January 6 was not an outlier. It was the natural collision of binary minds, institutional decay, and a demagogue with a microphone. It wasn’t about policy. It was about control.
The Mind Shapes the Role
If you want to understand who becomes the cop, the soldier, the umpire, or the border guard, don’t just look at their politics. Look at their psychology.
Conservatives are drawn to rule-based professions because rules feel like truth. There is pride in enforcing them. But when those rules grow outdated or unjust, binary minds struggle. They do not adapt. They entrench.
Liberals, by contrast, question systems. They see complexity. They ask, "Should the rule exist at all?" That mindset is crucial for a society that wants to evolve.
The danger lies in imbalance. When only one kind of mind dominates the institutions of power, the rulebook stops evolving. And those who enforce it forget that the game has changed.
Sources & References
Jost, J.T., et al. (2003). Political conservatism as motivated social cognition. https://doi.org/10.1037/0033-295X.110.3.433
Tetlock, P.E. (1983).

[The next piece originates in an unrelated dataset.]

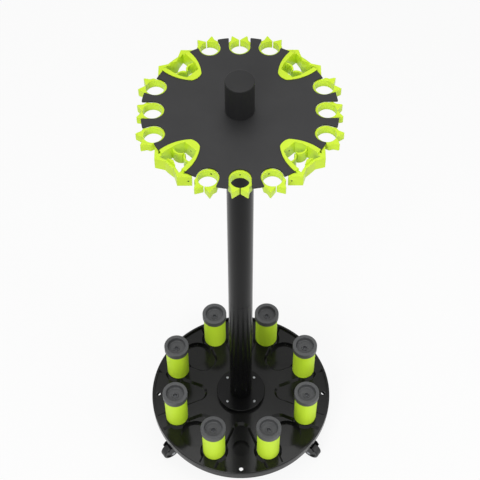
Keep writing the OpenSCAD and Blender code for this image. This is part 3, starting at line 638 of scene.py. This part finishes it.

Cognitive style and political ideology. Journal of Personality and Social Psychology, 45(1), 118–126.
Napier, J.L. & Jost, J.T. (2008). Why are conservatives happier than liberals?. Psychological Science, 19(6), 565–572.
Altemeyer, B. (1996). The Authoritarian Specter. Harvard University Press.
Pew Research Center (2017). The Partisan Divide on Political Values Grows Even Wider. https://www.pewresearch.org/politics/2017/10/05/the-partisan-divide-on-political-values-grows-even-wider
Haidt, J. (2012). The Righteous Mind: Why Good People Are Divided by Politics and Religion. Pantheon Books.
Gallup (2022). Republicans Dominate U.S. Police Forces. https://news.gallup.com/poll/509052/republicans-dominate-police-forces.aspx
Dodd, M.D., et al. (2012). Political ideology and attention to negative stimuli: A review of the evidence. Behavioral and Brain Sciences, 35(6), 421–470.
McCrae, R.R. (1996). Social consequences of experiential openness. Psychological Bulletin, 120(3), 323–337.